NASA Space Probe to Go in a Blaze - Pasadena, CA - Deep Impact, NASA's spacecraft sent to survey Comet Tempel 1 will hit its goal on July 4th... -

Deep Impact, a NASA Discovery Mission, is the first space mission to probe beneath the surface of a comet and reveal the secrets of its interior.

After a voyage of 173 days and 268 million miles, a hyper-speed impact between space-borne iceberg and copper-fortified probe will take place. The potentially spectacular collision will be observed by the Deep Impact spacecraft, ground and space-based observatories at approximately 1:52 AM Eastern Time on July 4th.

During the early morning hours of July 3, the Deep Impact spacecraft will deploy a 39-inch cubic shaped impactor into the path of the comet, which is about one-half the size of Manhattan Island, N.Y. Over the next 22 hours, Deep Impact navigators and mission members, more than 83 million miles away at JPL, will steer both craft towards the comet.

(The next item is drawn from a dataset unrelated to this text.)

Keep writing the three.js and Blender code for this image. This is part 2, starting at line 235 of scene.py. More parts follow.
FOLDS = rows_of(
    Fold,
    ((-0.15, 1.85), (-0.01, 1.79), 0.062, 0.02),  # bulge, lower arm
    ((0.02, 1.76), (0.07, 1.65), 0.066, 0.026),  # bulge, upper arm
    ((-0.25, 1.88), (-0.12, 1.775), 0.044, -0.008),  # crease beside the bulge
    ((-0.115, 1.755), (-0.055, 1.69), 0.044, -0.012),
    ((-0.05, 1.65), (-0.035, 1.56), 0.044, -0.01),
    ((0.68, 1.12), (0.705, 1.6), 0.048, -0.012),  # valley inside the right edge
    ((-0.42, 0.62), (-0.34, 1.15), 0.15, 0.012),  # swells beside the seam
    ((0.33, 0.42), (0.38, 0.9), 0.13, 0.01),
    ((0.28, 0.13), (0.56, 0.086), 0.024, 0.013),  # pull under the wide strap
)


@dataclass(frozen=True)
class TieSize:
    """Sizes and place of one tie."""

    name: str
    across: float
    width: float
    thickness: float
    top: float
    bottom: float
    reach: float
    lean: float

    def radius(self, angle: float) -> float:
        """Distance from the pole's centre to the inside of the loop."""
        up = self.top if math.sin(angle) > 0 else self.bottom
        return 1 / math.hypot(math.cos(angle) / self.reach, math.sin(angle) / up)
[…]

The impactor will steer into the comet and the flyby craft will pass approximately 310 miles below. Tempel 1 is hurtling through space at approximately 6.3 miles per second. At that speed you could travel from New York to Los Angeles in less than 6.5 minutes. Two hours before impact, when mission events will be happening so fast and so far away, the impactor will kick into autonomous navigation mode. It must perform its own navigational solutions and thruster firings to make contact with the comet.

The crater produced by the impact could range in size from a large house up to a football stadium from two to 14 stories deep. Ice and dust debris will be ejected from the crater, revealing the material beneath. The flyby spacecraft has approximately 13 minutes to take images and spectra of the collision and its result before it must endure a potential blizzard of particles from the nucleus of the comet.

"In the world of science, this is the astronomical equivalent of a 767 airliner running into a mosquito," said Don Yeomans, a Deep Impact mission scientist at JPL. "The impact simply will not appreciably modify the comet's orbital path. Comet Tempel 1 poses no threat to the Earth now or in the foreseeable future."

Deep Impact will provide a glimpse beneath the surface of a comet, where material from the solar system's formation remains relatively unchanged. Mission scientists expect the project will answer basic questions about the formation of the solar system, by offering a better look at the nature and composition of the frozen celestial travelers we call comets.